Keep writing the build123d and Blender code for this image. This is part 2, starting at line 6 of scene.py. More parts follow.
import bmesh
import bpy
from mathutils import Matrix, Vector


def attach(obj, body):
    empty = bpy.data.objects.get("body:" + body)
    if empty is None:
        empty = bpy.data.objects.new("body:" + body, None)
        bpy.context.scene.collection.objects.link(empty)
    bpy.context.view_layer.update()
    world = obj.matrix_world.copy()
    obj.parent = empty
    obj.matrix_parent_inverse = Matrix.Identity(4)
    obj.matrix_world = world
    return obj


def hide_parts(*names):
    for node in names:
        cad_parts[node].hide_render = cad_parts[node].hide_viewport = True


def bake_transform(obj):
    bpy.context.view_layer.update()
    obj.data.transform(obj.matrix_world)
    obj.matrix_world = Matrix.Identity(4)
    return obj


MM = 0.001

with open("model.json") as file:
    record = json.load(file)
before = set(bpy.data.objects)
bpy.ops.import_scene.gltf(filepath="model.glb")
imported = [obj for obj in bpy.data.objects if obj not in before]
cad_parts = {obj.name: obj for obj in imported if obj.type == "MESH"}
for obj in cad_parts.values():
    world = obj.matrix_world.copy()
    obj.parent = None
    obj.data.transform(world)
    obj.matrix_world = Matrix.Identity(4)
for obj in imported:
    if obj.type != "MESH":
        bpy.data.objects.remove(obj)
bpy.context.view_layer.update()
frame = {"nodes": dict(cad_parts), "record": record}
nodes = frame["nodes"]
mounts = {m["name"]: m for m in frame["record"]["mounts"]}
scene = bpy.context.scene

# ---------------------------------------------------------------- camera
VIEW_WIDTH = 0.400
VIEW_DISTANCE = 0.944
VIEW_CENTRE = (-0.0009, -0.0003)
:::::
The exercise: Find every line that holds "record" and copy it.

Full answer:
    record = json.load(file)
frame = {"nodes": dict(cad_parts), "record": record}
mounts = {m["name"]: m for m in frame["record"]["mounts"]}